## [Problem to work on]
Return all lines with the word "scene" in them.

## [Given data]
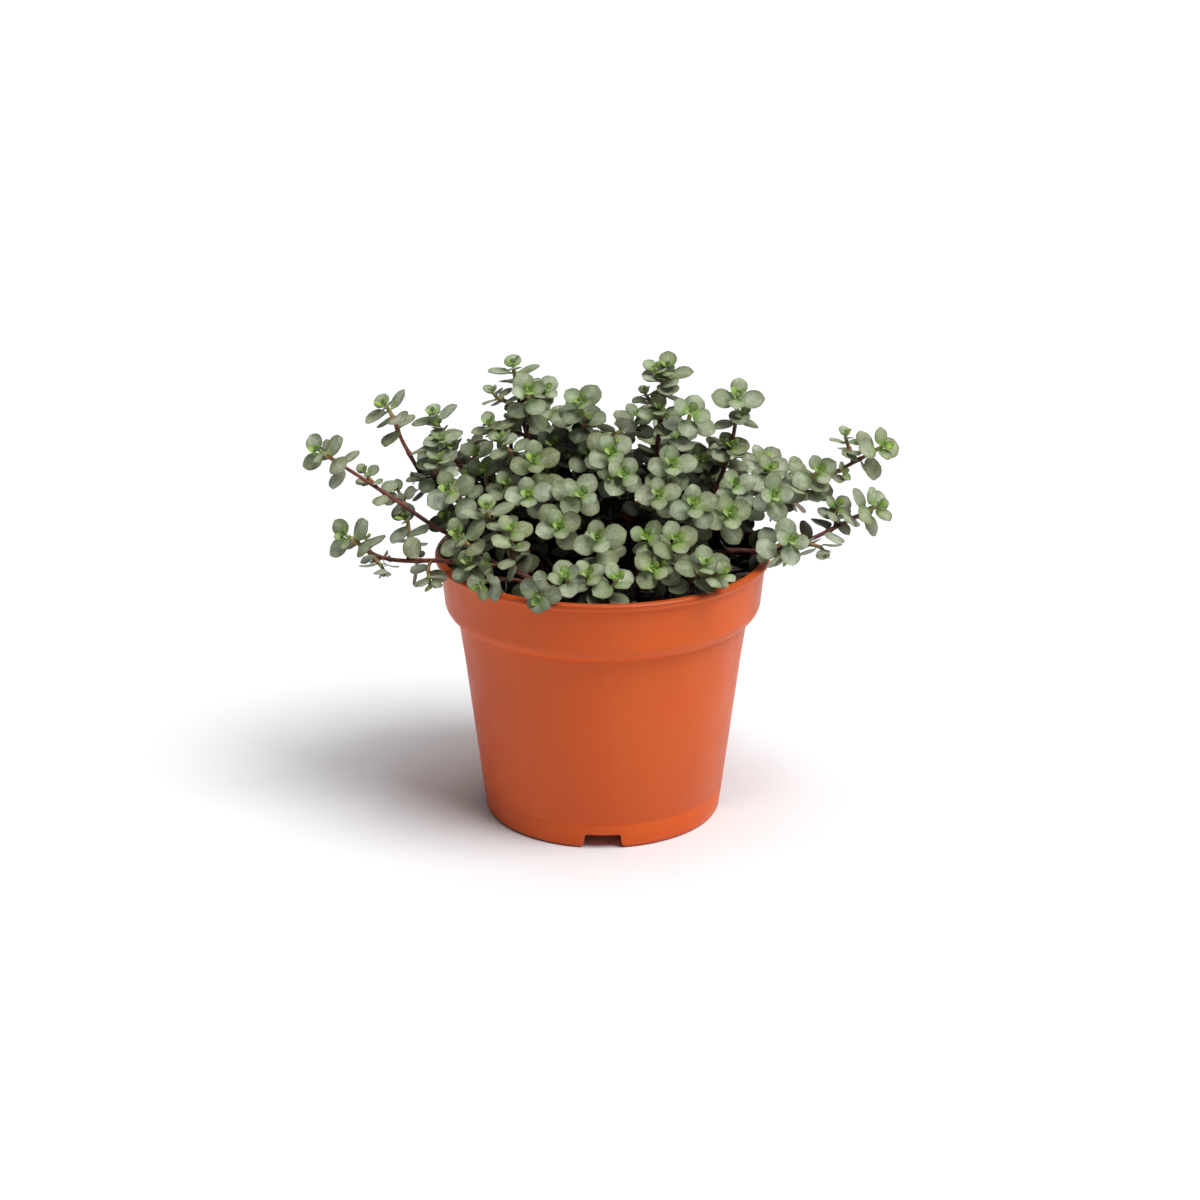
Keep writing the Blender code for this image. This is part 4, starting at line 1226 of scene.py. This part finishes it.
def make_plant(pot):
    """All the stems and their leaves. Crowns are set before older pairs, so that they get the room."""
    rng = random.Random(29)
    shoots = main_shoots()
    main_count = len(shoots)
    for top in SIDE_TOPS + INNER_TOPS + BACK_TOPS:
        shoots.append(side_shoot(shoots[:main_count], top))
    for shoot in shoots:
        set_pairs(shoot, rng)
    buds = []
    for shoot in shoots:
        for number, below, *_ in shoot.pairs:
            if number >= 3 and rng.random() < BUD_CHANCE:
                buds.append(bud_shoot(shoot, below, rng.uniform(0, math.tau), rng))
    space = Space(shoots, pot)
    forms = make_forms(rng)
    numbers = range(1, len(STEMS) + 1)

    # Painted shade: the shoots low inside the plant get dark tones, the others light ones
    inner = set(range(main_count + len(SIDE_TOPS), main_count + len(SIDE_TOPS + INNER_TOPS)))
    shades = [rng.uniform(0.0, 0.25) if i in inner else rng.uniform(0.5, 0.85) for i in range(len(shoots))]
    for i, shoot in enumerate(shoots + buds):
        shoot.hue = rng.uniform(0.2, 0.8)
        shoot.outer = i < main_count + len(SIDE_TOPS)
    leaves = []
    for rank, *_ in CROWN:
        for shoot, shade in zip(shoots, shades):
            for pair in shoot.pairs:
                if pair[0] == rank:
                    pair_leaves(shoot, pair, forms, space, rng, shade, leaves)
    for shoot, shade in zip(shoots, shades):
        for pair in shoot.pairs:
            if pair[0] > CROWN[-1][0]:
                pair_leaves(shoot, pair, forms, space, rng, shade, leaves)
    for bud in buds:
        for pair in bud.pairs:
            pair_leaves(bud, pair, forms, space, rng, 0.5, leaves)

    tree = canopy(leaves)
    layers = {number: leaf_layers() for number in numbers}
    for leaf in leaves:
        add_leaf(layers[leaf.stem], leaf, leaf_light(tree, leaf))

    bark = pilea_bark()
    leaf_look = frosted_leaf()
    tops = {number: [] for number in numbers}
    for count, shoot in enumerate(shoots[:main_count], 1):
        tops[shoot.stem].append(f"leafy_top_{count:02d}")
    for number in numbers:
        own = [shoot for shoot in shoots + buds if shoot.stem == number]
        make_wood(number, own, tree, bark)
        mesh = smooth(mesh_from(layers[number], f"stem_{number:02d}_leaves"), 75)
        add_piece(f"stem_{number:02d}_leaves", mesh, leaf_look, "leaf", *tops[number])
    return forms


def make_scraps(forms):
    """Withered leaves that lie on the soil inside the lip."""
    rng = random.Random(3)
    look = dried_leaf()
    bm = leaf_layers()
    for x, y in SCRAP_PLACES:
        place = Vector((x, y, soil_level(x, y) + 1.2))
        way = Vector((math.cos(rng.uniform(0, math.tau)), math.sin(rng.uniform(0, math.tau)), 0.15))
        upper = Vector((rng.uniform(-0.5, 0.5), rng.uniform(-0.5, 0.5), 1))
        frame_here = leaf_frame(place, way.normalized(), upper.normalized())
        form = forms[rng.randrange(len(forms))]
        add_leaf(bm, Leaf(0, form, frame_here, rng.uniform(4.5, 7.5), 0.5, 0, 0.5), 1)
    mesh = smooth(mesh_from(bm, "withered_leaves"), 75)
    return add_piece("withered_leaves", mesh, look, "leaf")


# Floor, light and camera

def make_stage():
    bm = bmesh.new()
    bmesh.ops.create_grid(bm, x_segments=1, y_segments=1, size=20)
    floor = placed("floor", mesh_from(bm, "floor"))
    floor.location.z = -0.0002
    look, tree, shader = start_material("white_paper_sweep", 0.9, 1.45, 0.0)
    shader.inputs["Base Color"].default_value = srgb("#e7e9eb")
    floor.data.materials.append(look)

    for name, strength, spread, way in (("softbox", SUN_STRENGTH, SUN_SPREAD, SUN_FROM),
                                        ("ceiling", CEILING_STRENGTH, CEILING_SPREAD, (0, 0, 1))):
        lamp = bpy.data.lights.new(name, "SUN")
        lamp.energy = strength
        lamp.angle = math.radians(spread)
        placed(name, lamp).rotation_euler = Vector(way).to_track_quat("Z", "Y").to_euler()

    world = bpy.data.worlds.new("studio")
    world.use_nodes = True
    tree = world.node_tree
    tree.nodes["Background"].inputs["Color"].default_value = (1, 1, 1, 1)
    way = node(tree, "ShaderNodeTexCoord").outputs["Generated"]
    sideways = node(tree, "ShaderNodeVectorMath", {0: way, 1: ROOM_SIDE}, operation="DOT_PRODUCT")
    span = (sideways.outputs["Value"], -1, 1, ROOM_DIM, ROOM_BRIGHT)
    room = node(tree, "ShaderNodeMapRange", dict(zip(RANGE, span))).outputs["Result"]
    seen = node(tree, "ShaderNodeLightPath").outputs["Is Camera Ray"]
    strength = node(tree, "ShaderNodeMath", {0: room, 1: seen}, operation="MAXIMUM").outputs["Value"]
    tree.links.new(strength, tree.nodes["Background"].inputs["Strength"])
    bpy.context.scene.world = world
    bpy.context.scene.view_settings.view_transform = "Standard"

    lens = bpy.data.cameras.new("camera")
    lens.lens = LENS
    lens.sensor_width = SENSOR
    camera = placed("camera", lens)
    camera.location = CAMERA_PLACE
    camera.rotation_euler = (math.pi / 2 - CAMERA_TILT, 0, 0)
    bpy.context.scene.camera = camera


make_stage()
pot_piece = make_pot()
make_soil()
make_grains()
make_fibres()
make_scraps(make_plant(pot_piece))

## [Response]
Keep writing the Blender code for this image. This is part 4, starting at line 1226 of scene.py. This part finishes it.
    bpy.context.scene.world = world
    bpy.context.scene.view_settings.view_transform = "Standard"
    bpy.context.scene.camera = camera